Commentary in the homes will be provided by volunteers from local organizations, businesses, schools and the community. Local florists and homeowners will provide the decorations. This year's featured florists are Mount Prospect Flowers and The Purple Rose of Mount Prospect, Busse Flowers and Gifts and The Flower Studio of Rolling Meadows, Pesche's Flowers of Des Plaines and the Kaleidoscope of Floral Design of Roselle.
Nonrefundable tickets will be sold for $28 each through Dec. 1 at the Mount Prospect Village Hall, 50 S. Emerson St.; Busey Bank, 299 W. Central Road; River Trails' Weiss Center, 1500 E. Euclid Ave.; RecPlex, 420 Dempster St.; the Central Community Center, 1000 W. Central Road; Millie's Hallmark, 1024 S. Elmhurst Road; LePeep, 10 E. Northwest Hwy.; and the Dietrich Friedrichs House museum, 101 S. Maple St.

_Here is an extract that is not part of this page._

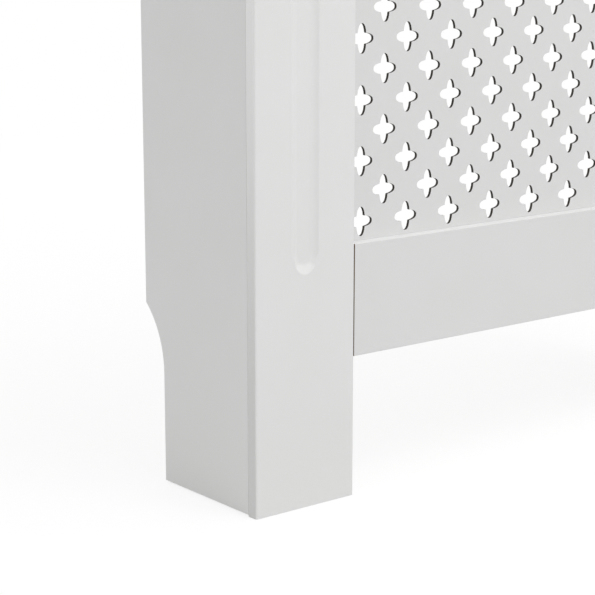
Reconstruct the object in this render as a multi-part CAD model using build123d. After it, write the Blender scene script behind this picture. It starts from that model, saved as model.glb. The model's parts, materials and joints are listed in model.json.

Tickets are also available at www.mtphist.org. Those tickets can be picked up at a "will call" desk located at the headquarters tent during the walk.
Last-minute decision-makers may also purchase tickets on the day of the walk, beginning at 3 p.m. at the tent headquarters, but the cost will be $30 per person at that time.
"The Housewalk is the society's largest fundraiser of the year," Karlov said. "Its proceeds support the many educational endeavors of the society and help to pay for upkeep on our museum. We urge the public to support our effort to preserve local history through enjoying the housewalk and our other activities throughout the year."